Available records -
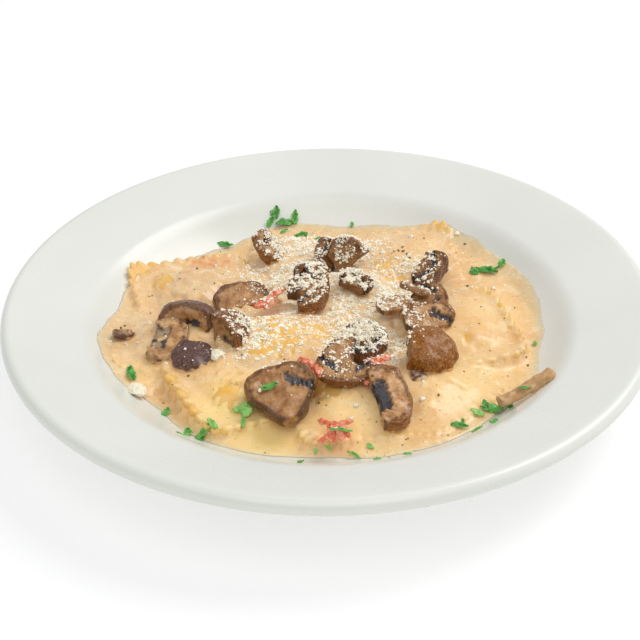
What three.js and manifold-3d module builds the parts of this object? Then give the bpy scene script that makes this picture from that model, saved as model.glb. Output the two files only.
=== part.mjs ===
---
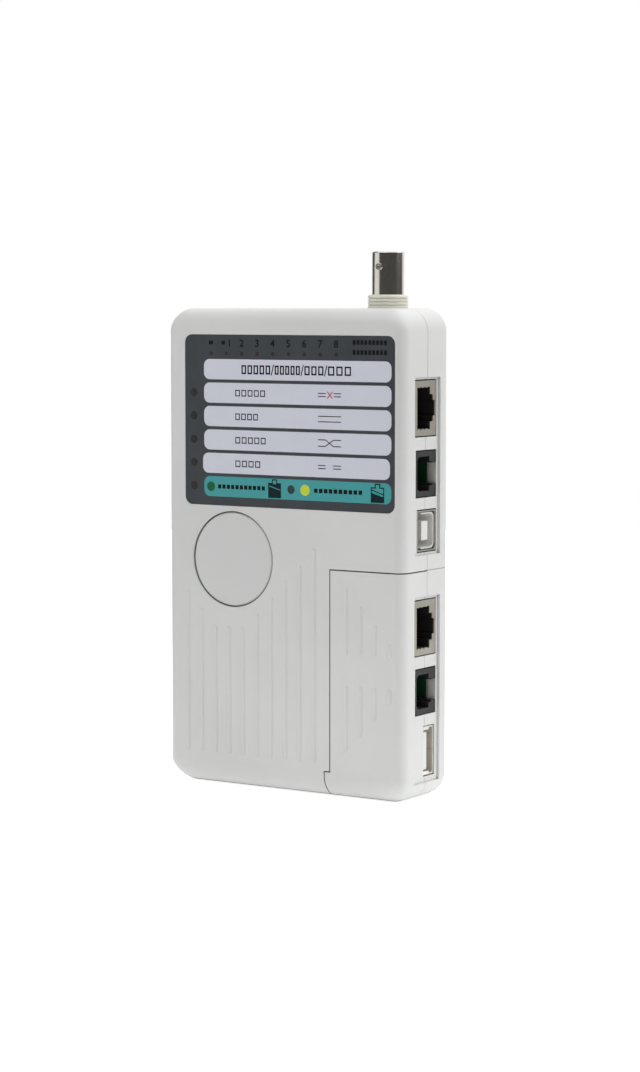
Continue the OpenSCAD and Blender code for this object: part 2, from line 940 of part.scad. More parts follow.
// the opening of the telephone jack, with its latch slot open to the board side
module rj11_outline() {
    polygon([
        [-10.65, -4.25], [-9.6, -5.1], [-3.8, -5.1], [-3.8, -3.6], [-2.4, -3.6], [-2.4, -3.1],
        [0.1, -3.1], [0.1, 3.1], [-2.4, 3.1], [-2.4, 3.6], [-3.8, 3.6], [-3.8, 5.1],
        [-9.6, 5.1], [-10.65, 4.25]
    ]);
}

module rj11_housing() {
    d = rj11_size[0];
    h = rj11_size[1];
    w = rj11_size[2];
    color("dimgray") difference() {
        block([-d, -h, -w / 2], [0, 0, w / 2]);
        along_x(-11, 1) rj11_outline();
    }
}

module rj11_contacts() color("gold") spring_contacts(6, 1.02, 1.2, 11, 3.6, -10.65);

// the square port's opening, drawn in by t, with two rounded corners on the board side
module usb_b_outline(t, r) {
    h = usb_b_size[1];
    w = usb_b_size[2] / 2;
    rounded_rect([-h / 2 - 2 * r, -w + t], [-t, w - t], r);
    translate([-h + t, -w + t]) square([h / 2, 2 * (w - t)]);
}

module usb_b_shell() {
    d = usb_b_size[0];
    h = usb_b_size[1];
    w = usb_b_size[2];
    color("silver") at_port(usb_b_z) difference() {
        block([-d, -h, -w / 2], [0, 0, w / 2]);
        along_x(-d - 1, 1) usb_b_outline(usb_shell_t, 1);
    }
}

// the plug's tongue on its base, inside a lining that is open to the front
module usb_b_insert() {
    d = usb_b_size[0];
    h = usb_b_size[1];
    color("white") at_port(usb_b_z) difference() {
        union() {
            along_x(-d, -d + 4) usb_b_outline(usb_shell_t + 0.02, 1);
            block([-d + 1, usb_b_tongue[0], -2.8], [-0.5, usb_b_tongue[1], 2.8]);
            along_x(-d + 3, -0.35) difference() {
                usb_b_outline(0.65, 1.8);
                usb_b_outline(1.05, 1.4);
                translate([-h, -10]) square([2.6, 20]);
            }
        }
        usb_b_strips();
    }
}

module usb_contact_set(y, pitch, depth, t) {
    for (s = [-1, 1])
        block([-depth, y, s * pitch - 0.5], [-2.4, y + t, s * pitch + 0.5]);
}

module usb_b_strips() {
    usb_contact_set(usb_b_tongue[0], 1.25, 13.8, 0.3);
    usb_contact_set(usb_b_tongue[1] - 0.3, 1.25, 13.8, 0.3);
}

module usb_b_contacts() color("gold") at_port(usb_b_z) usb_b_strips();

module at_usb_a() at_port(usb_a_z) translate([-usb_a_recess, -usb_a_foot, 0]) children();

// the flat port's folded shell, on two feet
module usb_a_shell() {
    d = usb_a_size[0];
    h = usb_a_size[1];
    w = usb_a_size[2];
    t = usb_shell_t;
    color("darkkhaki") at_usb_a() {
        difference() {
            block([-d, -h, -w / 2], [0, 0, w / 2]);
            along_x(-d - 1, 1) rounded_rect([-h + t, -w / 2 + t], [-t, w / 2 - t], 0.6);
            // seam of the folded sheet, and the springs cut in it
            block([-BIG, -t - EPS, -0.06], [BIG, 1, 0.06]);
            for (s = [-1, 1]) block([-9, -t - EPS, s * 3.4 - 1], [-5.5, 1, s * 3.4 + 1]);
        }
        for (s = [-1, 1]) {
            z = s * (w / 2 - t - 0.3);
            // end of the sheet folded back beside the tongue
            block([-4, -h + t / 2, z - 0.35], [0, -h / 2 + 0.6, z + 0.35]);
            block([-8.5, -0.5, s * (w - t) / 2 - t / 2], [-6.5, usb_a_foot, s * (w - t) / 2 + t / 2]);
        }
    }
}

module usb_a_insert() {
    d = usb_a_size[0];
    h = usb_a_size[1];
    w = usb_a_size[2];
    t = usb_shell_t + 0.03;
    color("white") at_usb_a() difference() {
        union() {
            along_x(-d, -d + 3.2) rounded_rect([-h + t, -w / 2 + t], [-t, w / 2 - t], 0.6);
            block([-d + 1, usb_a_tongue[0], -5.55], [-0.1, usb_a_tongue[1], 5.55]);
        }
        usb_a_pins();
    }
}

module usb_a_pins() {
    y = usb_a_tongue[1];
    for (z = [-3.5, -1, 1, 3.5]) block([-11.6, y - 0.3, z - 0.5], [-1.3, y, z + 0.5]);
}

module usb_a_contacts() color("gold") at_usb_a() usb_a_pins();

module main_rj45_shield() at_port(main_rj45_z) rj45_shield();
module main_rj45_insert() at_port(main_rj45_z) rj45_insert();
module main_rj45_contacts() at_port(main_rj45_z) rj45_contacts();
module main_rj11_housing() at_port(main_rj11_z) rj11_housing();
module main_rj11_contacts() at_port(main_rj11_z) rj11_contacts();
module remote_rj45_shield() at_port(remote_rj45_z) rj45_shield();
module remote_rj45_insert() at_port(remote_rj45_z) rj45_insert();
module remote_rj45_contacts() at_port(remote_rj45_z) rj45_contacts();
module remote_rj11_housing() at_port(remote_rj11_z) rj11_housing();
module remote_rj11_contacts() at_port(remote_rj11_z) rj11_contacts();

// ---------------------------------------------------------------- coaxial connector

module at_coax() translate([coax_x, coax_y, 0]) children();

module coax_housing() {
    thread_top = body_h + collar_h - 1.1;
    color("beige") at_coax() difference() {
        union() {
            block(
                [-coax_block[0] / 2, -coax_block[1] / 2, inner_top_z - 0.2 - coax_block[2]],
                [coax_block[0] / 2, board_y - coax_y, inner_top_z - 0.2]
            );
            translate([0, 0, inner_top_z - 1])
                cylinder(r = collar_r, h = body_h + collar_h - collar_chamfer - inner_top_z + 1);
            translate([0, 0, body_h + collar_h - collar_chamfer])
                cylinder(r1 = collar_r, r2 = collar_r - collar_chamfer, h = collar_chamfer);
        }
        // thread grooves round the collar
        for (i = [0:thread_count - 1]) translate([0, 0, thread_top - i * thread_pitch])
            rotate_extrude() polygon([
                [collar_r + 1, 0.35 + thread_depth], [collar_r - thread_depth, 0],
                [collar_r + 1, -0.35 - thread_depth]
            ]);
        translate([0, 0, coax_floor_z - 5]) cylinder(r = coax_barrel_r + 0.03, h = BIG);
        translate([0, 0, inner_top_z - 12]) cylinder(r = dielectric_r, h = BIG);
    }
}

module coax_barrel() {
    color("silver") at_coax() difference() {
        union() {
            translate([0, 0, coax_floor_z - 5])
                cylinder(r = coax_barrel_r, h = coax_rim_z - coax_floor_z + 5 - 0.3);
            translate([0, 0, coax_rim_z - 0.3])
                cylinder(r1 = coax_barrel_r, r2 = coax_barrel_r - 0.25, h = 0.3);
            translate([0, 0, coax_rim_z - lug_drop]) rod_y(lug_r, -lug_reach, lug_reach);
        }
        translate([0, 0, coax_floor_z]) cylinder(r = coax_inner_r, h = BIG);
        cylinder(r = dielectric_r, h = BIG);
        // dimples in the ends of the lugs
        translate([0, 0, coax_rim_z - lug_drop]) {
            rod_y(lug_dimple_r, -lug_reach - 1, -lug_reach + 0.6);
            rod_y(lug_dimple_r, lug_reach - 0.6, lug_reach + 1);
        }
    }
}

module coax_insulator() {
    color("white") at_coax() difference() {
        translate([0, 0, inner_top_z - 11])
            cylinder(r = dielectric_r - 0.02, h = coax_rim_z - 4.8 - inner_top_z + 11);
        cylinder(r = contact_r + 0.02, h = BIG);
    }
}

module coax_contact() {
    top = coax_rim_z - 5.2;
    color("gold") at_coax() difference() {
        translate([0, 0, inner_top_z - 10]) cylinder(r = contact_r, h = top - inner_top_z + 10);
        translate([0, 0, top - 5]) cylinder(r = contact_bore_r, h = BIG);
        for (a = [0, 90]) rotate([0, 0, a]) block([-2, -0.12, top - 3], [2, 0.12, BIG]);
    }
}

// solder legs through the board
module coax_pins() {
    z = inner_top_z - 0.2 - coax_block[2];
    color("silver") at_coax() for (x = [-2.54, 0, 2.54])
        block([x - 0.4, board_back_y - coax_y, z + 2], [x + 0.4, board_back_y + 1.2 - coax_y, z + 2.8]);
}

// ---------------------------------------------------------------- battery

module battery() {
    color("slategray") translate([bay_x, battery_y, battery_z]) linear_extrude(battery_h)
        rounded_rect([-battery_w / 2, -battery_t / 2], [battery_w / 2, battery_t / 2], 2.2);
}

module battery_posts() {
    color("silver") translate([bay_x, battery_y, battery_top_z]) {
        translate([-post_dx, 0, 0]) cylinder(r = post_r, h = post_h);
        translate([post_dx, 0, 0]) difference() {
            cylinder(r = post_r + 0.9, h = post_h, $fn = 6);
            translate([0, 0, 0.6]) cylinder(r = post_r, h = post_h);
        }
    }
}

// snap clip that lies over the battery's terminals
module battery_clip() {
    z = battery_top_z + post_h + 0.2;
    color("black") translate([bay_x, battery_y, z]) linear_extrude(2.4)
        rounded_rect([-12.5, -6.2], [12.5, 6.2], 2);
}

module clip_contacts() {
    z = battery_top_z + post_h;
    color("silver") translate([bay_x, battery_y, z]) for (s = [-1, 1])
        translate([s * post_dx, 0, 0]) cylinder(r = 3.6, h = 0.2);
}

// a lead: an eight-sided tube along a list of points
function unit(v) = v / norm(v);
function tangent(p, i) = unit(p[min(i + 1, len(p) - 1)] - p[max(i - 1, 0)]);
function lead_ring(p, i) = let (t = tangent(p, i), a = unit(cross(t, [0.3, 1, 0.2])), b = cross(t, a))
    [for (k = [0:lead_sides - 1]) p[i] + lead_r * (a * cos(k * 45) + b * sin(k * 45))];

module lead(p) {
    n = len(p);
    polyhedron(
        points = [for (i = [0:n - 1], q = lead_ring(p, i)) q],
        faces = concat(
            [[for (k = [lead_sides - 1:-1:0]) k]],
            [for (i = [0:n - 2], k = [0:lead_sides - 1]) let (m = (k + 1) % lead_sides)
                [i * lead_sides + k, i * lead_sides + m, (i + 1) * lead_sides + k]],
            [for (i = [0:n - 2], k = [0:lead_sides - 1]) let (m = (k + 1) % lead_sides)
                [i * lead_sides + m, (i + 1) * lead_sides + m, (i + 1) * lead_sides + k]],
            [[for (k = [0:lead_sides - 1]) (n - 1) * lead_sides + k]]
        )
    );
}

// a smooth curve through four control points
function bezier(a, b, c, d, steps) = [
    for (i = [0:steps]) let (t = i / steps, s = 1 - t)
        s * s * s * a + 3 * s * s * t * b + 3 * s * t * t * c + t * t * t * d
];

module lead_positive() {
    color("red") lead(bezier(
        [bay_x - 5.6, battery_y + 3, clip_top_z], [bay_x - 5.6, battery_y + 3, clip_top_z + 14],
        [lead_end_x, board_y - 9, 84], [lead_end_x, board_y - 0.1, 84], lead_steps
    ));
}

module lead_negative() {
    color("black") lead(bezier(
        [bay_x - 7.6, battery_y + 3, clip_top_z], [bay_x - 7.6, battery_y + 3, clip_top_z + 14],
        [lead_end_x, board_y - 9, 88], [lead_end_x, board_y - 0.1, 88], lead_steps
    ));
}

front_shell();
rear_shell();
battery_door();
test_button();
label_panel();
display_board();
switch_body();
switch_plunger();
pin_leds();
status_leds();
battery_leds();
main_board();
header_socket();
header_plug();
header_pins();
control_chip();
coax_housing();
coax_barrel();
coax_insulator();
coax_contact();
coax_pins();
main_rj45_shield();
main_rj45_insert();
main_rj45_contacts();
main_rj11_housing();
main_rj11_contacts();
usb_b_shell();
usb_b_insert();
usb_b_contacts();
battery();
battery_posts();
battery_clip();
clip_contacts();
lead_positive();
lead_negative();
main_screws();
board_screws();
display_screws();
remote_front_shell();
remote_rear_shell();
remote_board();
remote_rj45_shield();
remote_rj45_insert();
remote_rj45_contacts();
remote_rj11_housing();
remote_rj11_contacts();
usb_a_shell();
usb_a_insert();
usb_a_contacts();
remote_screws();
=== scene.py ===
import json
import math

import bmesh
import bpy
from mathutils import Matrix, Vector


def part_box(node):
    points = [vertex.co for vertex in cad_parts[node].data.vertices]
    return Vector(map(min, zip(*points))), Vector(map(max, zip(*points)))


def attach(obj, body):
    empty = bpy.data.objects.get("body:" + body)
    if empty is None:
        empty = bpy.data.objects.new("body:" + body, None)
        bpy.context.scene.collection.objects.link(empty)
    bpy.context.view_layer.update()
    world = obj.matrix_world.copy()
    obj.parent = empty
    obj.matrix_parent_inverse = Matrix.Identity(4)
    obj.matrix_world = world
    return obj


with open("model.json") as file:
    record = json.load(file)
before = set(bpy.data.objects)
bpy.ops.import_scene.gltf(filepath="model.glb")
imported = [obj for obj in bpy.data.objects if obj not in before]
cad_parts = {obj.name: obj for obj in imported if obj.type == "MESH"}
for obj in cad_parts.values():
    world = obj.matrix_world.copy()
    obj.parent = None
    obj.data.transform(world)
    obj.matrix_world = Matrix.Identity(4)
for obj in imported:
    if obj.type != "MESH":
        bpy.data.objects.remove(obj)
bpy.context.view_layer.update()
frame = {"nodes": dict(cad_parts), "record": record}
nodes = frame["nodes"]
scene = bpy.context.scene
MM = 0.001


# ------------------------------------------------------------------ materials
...
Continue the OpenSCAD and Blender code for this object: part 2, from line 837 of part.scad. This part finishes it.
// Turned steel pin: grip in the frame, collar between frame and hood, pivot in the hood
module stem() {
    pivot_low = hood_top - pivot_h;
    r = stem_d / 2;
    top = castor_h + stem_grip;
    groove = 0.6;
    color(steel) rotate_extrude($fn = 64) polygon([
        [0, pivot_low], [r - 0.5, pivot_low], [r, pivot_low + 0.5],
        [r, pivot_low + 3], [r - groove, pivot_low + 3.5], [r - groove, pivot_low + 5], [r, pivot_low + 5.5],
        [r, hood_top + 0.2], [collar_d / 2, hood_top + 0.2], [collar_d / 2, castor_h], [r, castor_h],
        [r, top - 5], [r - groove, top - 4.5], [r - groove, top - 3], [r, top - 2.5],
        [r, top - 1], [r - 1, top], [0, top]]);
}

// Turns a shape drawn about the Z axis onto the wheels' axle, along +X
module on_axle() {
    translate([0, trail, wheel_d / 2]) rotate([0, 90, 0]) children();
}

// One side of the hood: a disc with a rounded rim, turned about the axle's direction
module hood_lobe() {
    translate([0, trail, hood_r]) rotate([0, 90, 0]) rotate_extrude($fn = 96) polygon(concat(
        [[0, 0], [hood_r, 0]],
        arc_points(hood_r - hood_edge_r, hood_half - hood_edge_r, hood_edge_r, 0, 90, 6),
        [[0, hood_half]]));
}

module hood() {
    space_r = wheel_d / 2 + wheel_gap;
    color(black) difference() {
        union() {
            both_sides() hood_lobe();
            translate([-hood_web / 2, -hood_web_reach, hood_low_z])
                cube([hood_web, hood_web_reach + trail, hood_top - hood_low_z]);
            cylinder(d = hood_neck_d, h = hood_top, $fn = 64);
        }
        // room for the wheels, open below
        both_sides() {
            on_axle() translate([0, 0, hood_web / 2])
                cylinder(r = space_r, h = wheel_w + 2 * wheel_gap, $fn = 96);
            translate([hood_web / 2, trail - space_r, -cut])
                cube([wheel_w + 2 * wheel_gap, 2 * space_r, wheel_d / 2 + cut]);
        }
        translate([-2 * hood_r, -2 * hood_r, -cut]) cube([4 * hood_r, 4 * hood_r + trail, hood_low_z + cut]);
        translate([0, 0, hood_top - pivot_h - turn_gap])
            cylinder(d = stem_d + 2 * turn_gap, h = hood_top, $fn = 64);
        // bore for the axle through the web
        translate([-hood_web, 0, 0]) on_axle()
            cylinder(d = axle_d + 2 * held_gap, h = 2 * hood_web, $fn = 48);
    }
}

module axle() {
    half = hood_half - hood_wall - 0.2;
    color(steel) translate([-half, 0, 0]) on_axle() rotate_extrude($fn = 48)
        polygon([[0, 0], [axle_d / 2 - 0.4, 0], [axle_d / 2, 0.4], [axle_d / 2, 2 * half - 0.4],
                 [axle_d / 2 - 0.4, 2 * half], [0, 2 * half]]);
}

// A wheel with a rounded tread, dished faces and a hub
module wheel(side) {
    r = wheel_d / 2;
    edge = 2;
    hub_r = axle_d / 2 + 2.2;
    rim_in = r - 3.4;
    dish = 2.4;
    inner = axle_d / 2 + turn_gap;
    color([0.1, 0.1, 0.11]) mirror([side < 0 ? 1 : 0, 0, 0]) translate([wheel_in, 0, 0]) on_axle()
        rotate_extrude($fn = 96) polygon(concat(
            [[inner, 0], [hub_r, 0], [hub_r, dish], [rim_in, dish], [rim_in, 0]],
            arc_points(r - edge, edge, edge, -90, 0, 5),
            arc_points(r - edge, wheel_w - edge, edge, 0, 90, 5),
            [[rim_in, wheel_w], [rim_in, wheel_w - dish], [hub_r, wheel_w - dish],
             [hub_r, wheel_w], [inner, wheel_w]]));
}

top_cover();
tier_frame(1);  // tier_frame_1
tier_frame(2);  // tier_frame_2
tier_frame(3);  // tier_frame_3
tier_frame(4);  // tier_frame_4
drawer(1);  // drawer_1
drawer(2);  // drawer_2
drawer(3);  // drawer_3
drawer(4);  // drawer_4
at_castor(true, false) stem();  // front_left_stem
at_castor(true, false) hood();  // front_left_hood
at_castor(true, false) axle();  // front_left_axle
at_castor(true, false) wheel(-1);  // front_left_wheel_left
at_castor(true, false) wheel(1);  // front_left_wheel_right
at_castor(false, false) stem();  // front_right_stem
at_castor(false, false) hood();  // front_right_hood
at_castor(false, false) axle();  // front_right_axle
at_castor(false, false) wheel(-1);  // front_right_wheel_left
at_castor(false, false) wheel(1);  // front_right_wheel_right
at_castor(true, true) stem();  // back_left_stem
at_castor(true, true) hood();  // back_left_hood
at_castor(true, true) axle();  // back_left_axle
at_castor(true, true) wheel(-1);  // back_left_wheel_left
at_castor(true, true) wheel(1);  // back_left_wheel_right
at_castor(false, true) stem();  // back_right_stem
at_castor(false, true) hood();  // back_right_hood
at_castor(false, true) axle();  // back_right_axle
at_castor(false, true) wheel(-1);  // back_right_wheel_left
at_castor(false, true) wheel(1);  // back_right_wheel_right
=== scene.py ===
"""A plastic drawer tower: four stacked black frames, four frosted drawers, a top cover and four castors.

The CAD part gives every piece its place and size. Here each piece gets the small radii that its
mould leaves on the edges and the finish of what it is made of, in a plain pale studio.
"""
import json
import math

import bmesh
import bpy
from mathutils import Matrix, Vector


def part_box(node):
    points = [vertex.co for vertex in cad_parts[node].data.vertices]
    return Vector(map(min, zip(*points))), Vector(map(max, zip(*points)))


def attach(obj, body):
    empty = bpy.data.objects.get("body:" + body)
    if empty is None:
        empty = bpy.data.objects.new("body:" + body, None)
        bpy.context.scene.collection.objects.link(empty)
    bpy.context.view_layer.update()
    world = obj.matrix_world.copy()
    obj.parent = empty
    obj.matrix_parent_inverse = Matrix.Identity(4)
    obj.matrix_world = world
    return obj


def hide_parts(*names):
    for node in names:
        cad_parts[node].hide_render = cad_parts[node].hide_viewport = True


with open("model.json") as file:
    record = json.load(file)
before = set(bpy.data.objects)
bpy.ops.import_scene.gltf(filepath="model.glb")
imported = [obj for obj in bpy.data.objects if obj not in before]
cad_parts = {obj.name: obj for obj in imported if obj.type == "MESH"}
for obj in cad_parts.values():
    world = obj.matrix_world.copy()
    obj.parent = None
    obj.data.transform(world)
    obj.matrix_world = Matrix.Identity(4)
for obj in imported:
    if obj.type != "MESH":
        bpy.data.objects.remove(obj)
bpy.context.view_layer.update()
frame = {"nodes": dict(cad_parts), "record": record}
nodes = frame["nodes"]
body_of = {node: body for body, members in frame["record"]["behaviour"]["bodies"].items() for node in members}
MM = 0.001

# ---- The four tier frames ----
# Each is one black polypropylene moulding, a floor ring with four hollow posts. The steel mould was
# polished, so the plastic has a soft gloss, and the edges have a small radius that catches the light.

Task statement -
Quote exactly the lines running from the line with "at_castor(true, true) axle();" through the line with "cad_parts[node].hide_render = cad_parts[node].hide_viewport", both ends included, and nothing more.

Finished answer -
at_castor(true, true) axle();  // back_left_axle
at_castor(true, true) wheel(-1);  // back_left_wheel_left
at_castor(true, true) wheel(1);  // back_left_wheel_right
at_castor(false, true) stem();  // back_right_stem
at_castor(false, true) hood();  // back_right_hood
at_castor(false, true) axle();  // back_right_axle
at_castor(false, true) wheel(-1);  // back_right_wheel_left
at_castor(false, true) wheel(1);  // back_right_wheel_right
=== scene.py ===
"""A plastic drawer tower: four stacked black frames, four frosted drawers, a top cover and four castors.

The CAD part gives every piece its place and size. Here each piece gets the small radii that its
mould leaves on the edges and the finish of what it is made of, in a plain pale studio.
"""
import json
import math

import bmesh
import bpy
from mathutils import Matrix, Vector


def part_box(node):
    points = [vertex.co for vertex in cad_parts[node].data.vertices]
    return Vector(map(min, zip(*points))), Vector(map(max, zip(*points)))


def attach(obj, body):
    empty = bpy.data.objects.get("body:" + body)
    if empty is None:
        empty = bpy.data.objects.new("body:" + body, None)
        bpy.context.scene.collection.objects.link(empty)
    bpy.context.view_layer.update()
    world = obj.matrix_world.copy()
    obj.parent = empty
    obj.matrix_parent_inverse = Matrix.Identity(4)
    obj.matrix_world = world
    return obj


def hide_parts(*names):
    for node in names:
        cad_parts[node].hide_render = cad_parts[node].hide_viewport = True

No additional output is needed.